Job |
Every record should be written out exactly, please.

Records supplied |
◆ ◆ ◆ ◆ ◆ ◆ ◆
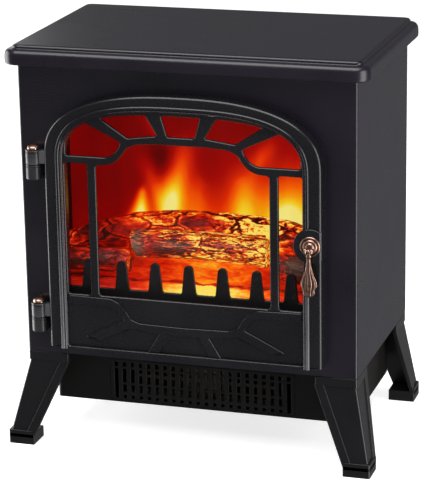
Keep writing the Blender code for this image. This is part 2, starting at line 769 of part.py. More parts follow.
def door_frame():
    outline = arched_outline(DOOR_HALF_WIDTH, DOOR_BOTTOM, DOOR_SPRING, DOOR_TOP, DOOR_ARCH_POWER)
    skin = DOOR_SKIN
    inset = arched_outline(
        DOOR_HALF_WIDTH - skin, DOOR_BOTTOM + skin, DOOR_SPRING, DOOR_TOP - skin, DOOR_ARCH_POWER
    )
    edge = BEAD_WIDTH / 2 + 1.3
    recess_outline = arched_outline(
        BEAD_HALF_WIDTH - edge, DOOR_BOTTOM + 4, BEAD_SPRING, BEAD_TOP - edge, BEAD_ARCH_POWER
    )
    panel = prism(outline, "Y", DOOR_FRONT, DOOR_BACK)
    hollow = prism(inset, "Y", LATTICE_BACK, DOOR_BACK + 5)
    recess = prism(recess_outline, "Y", DOOR_FRONT - 5, DOOR_FACE)
    blank = cut(panel, hollow, recess)
    raised = sunburst_relief()
    blank = union(blank, bead(), raised[0], raised[1:])
    centre = (HANDLE_X, HANDLE_Z)
    boss_edge = DOOR_HALF_WIDTH - 0.2 - HANDLE_X
    limit = math.degrees(math.acos(boss_edge / BOSS_RADIUS))
    boss_outline = arc(centre, BOSS_RADIUS, limit, 360 - limit, 40)
    boss = prism(boss_outline, "Y", DOOR_FRONT - BOSS_HEIGHT, LATTICE_BACK - 1.7)
    right, left, main, crown = hole_outlines()
    lights = [prism(light, "Y", DOOR_FRONT - 2, DOOR_BACK + 5) for light in [*right, *left, main, crown]]
    blank = union(cut(blank, lights), boss)
    arms = []
    for low in (HINGE_LOWER, HINGE_UPPER):
        arms += hinge_arm(low + KNUCKLE_LENGTH + GAP, low + 2 * KNUCKLE_LENGTH)
    bores = [
        cylinder(PIN_RADIUS + GAP, "Z", (HINGE_X, HINGE_Y), low - 1, low + 2 * KNUCKLE_LENGTH + 1, 24)
        for low in (HINGE_LOWER, HINGE_UPPER)
    ]
    socket = cylinder(2.4, "Y", centre, DOOR_FRONT - 10, DOOR_FRONT + 4, 20)
    return cut(union(blank, *arms), [*bores, socket])


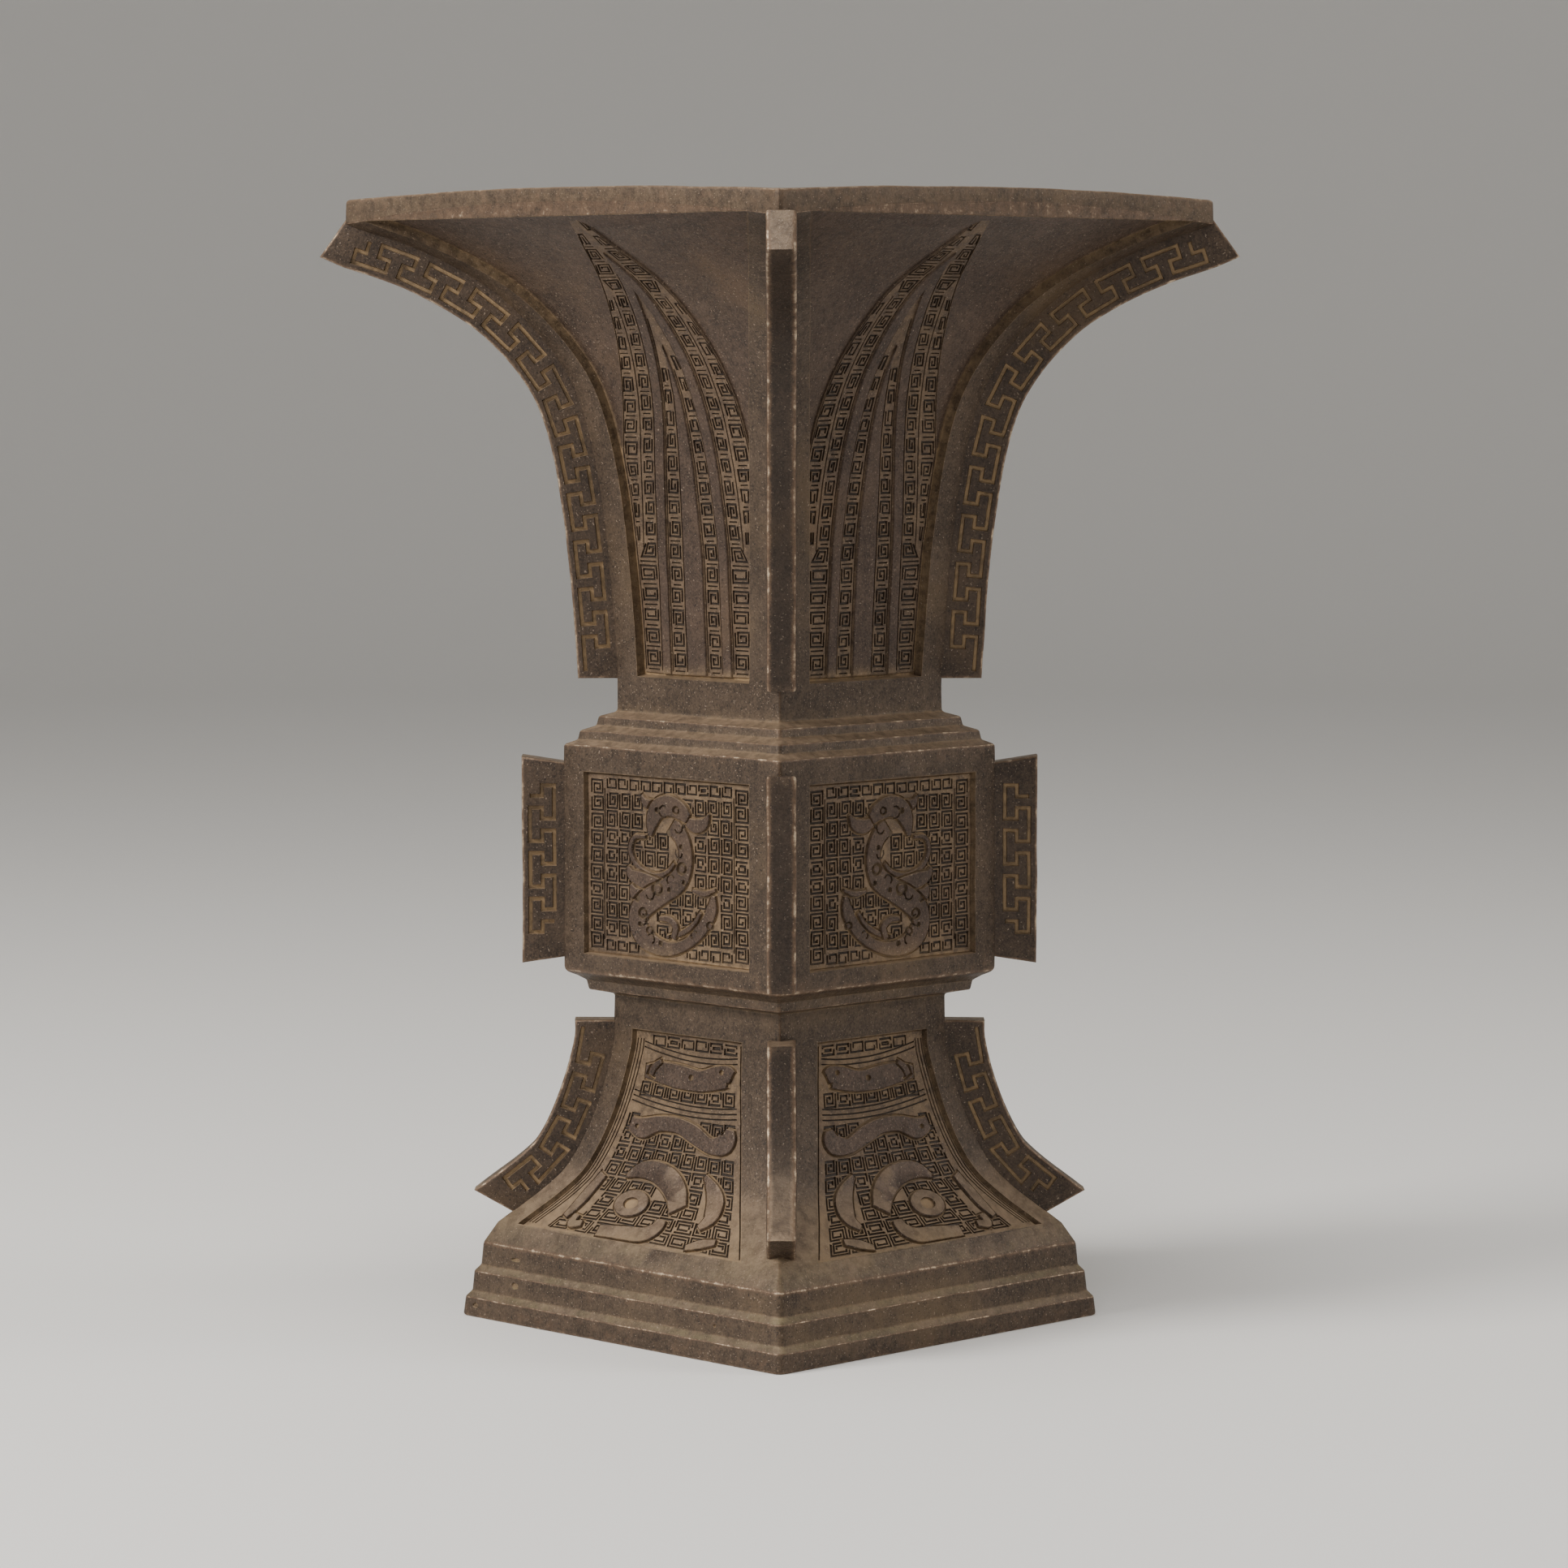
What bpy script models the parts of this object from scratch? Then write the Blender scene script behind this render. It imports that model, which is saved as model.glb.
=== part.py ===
◆ ◆ ◆ ◆ ◆ ◆ ◆
Response |
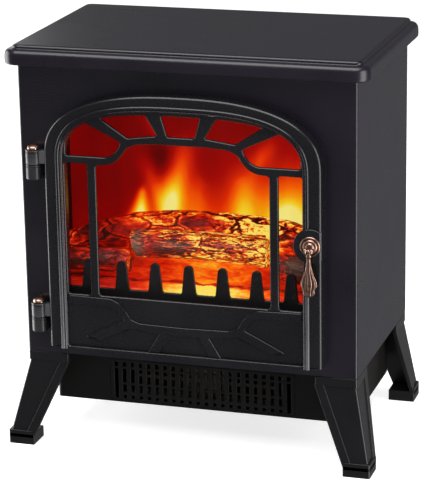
Keep writing the Blender code for this image. This is part 2, starting at line 769 of part.py. More parts follow.
def door_frame():
    outline = arched_outline(DOOR_HALF_WIDTH, DOOR_BOTTOM, DOOR_SPRING, DOOR_TOP, DOOR_ARCH_POWER)
    skin = DOOR_SKIN
    inset = arched_outline(
        DOOR_HALF_WIDTH - skin, DOOR_BOTTOM + skin, DOOR_SPRING, DOOR_TOP - skin, DOOR_ARCH_POWER
    )
    edge = BEAD_WIDTH / 2 + 1.3
    recess_outline = arched_outline(
        BEAD_HALF_WIDTH - edge, DOOR_BOTTOM + 4, BEAD_SPRING, BEAD_TOP - edge, BEAD_ARCH_POWER
    )
    panel = prism(outline, "Y", DOOR_FRONT, DOOR_BACK)
    hollow = prism(inset, "Y", LATTICE_BACK, DOOR_BACK + 5)
    recess = prism(recess_outline, "Y", DOOR_FRONT - 5, DOOR_FACE)
    blank = cut(panel, hollow, recess)
    raised = sunburst_relief()
    blank = union(blank, bead(), raised[0], raised[1:])
    centre = (HANDLE_X, HANDLE_Z)
    boss_edge = DOOR_HALF_WIDTH - 0.2 - HANDLE_X
    limit = math.degrees(math.acos(boss_edge / BOSS_RADIUS))
    boss_outline = arc(centre, BOSS_RADIUS, limit, 360 - limit, 40)
    boss = prism(boss_outline, "Y", DOOR_FRONT - BOSS_HEIGHT, LATTICE_BACK - 1.7)
    right, left, main, crown = hole_outlines()
    lights = [prism(light, "Y", DOOR_FRONT - 2, DOOR_BACK + 5) for light in [*right, *left, main, crown]]
    blank = union(cut(blank, lights), boss)
    arms = []
    for low in (HINGE_LOWER, HINGE_UPPER):
        arms += hinge_arm(low + KNUCKLE_LENGTH + GAP, low + 2 * KNUCKLE_LENGTH)
    bores = [
        cylinder(PIN_RADIUS + GAP, "Z", (HINGE_X, HINGE_Y), low - 1, low + 2 * KNUCKLE_LENGTH + 1, 24)
        for low in (HINGE_LOWER, HINGE_UPPER)
    ]
    socket = cylinder(2.4, "Y", centre, DOOR_FRONT - 10, DOOR_FRONT + 4, 20)
    return cut(union(blank, *arms), [*bores, socket])


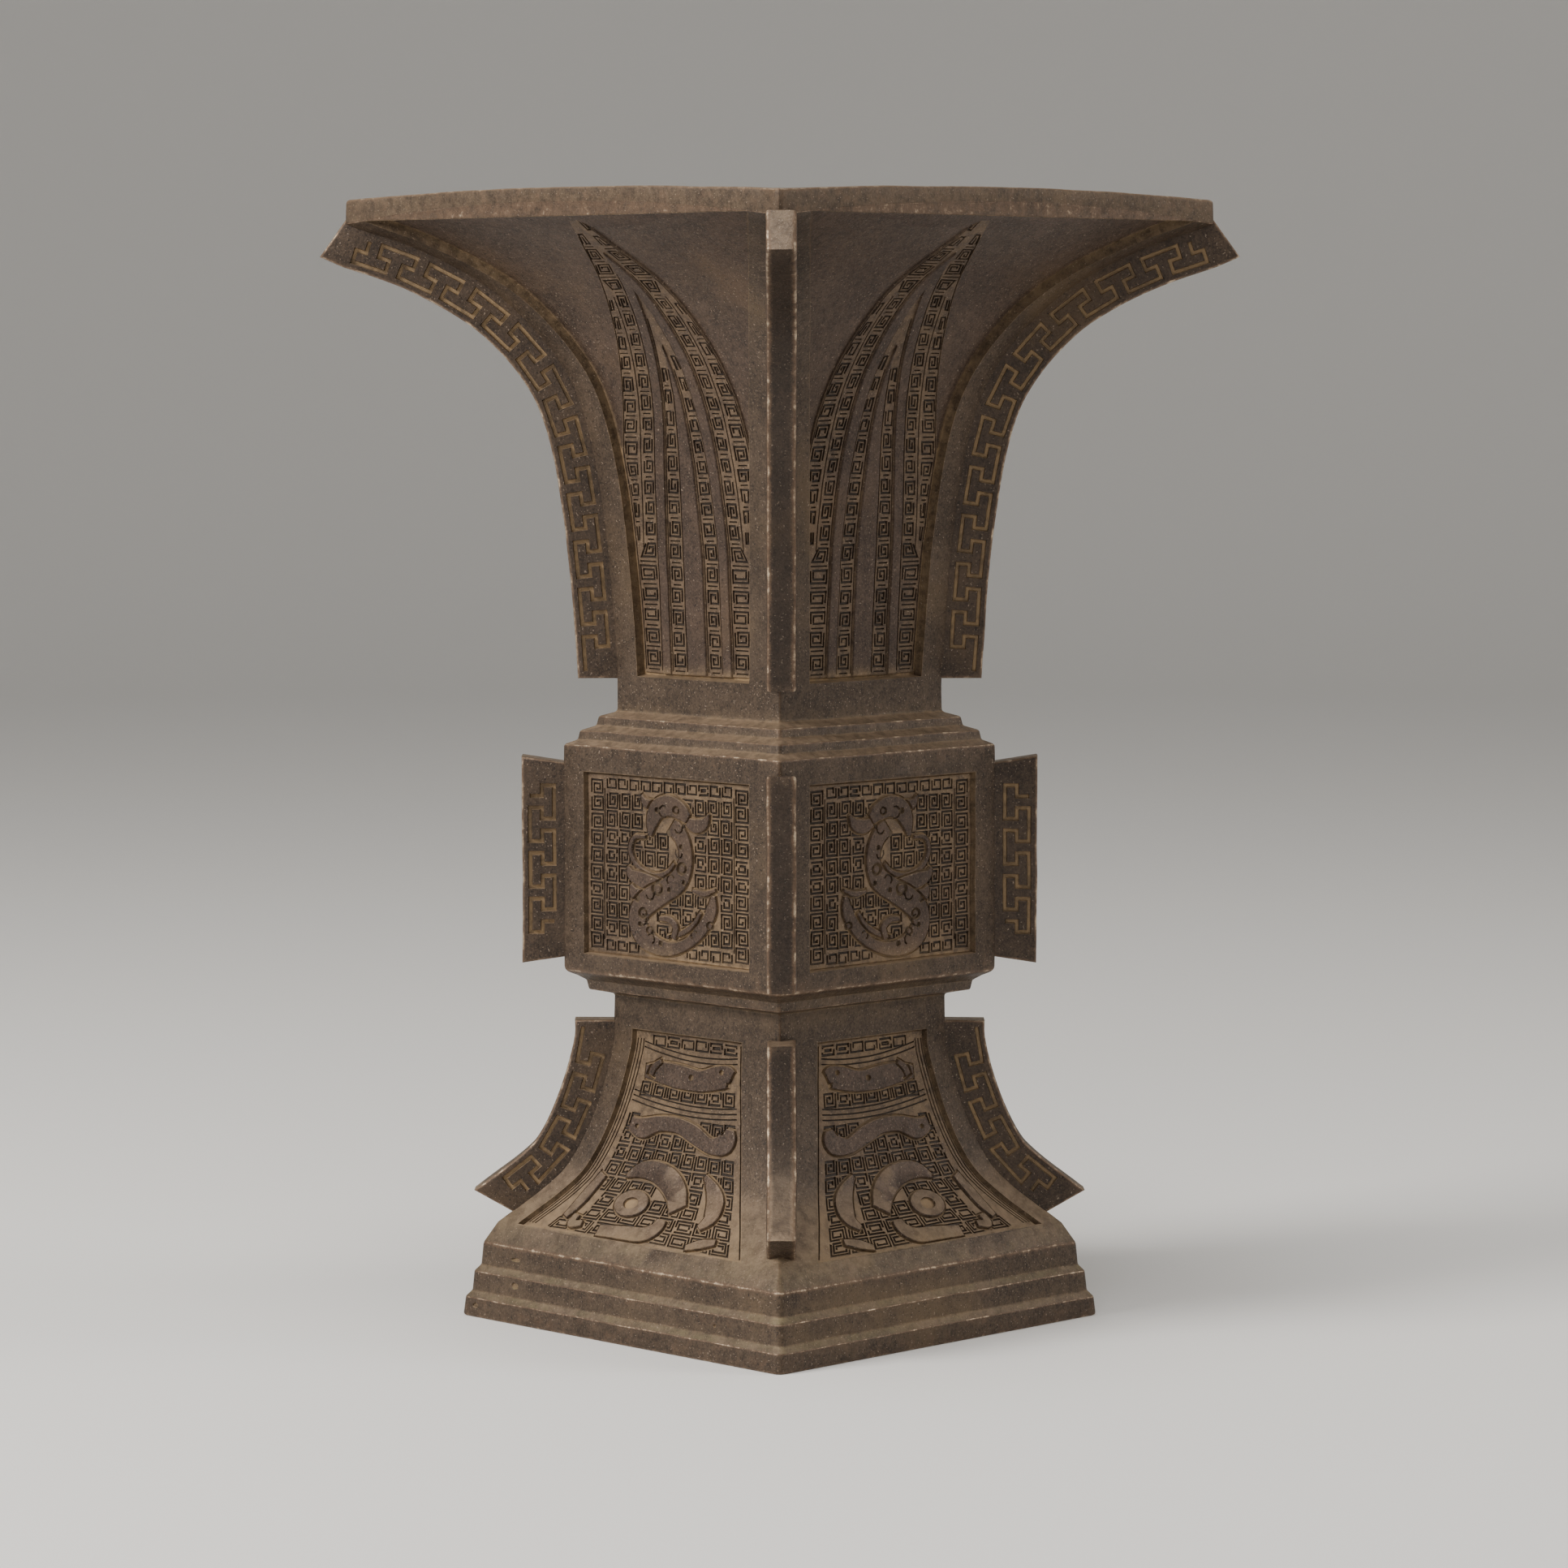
What bpy script models the parts of this object from scratch? Then write the Blender scene script behind this render. It imports that model, which is saved as model.glb.
=== part.py ===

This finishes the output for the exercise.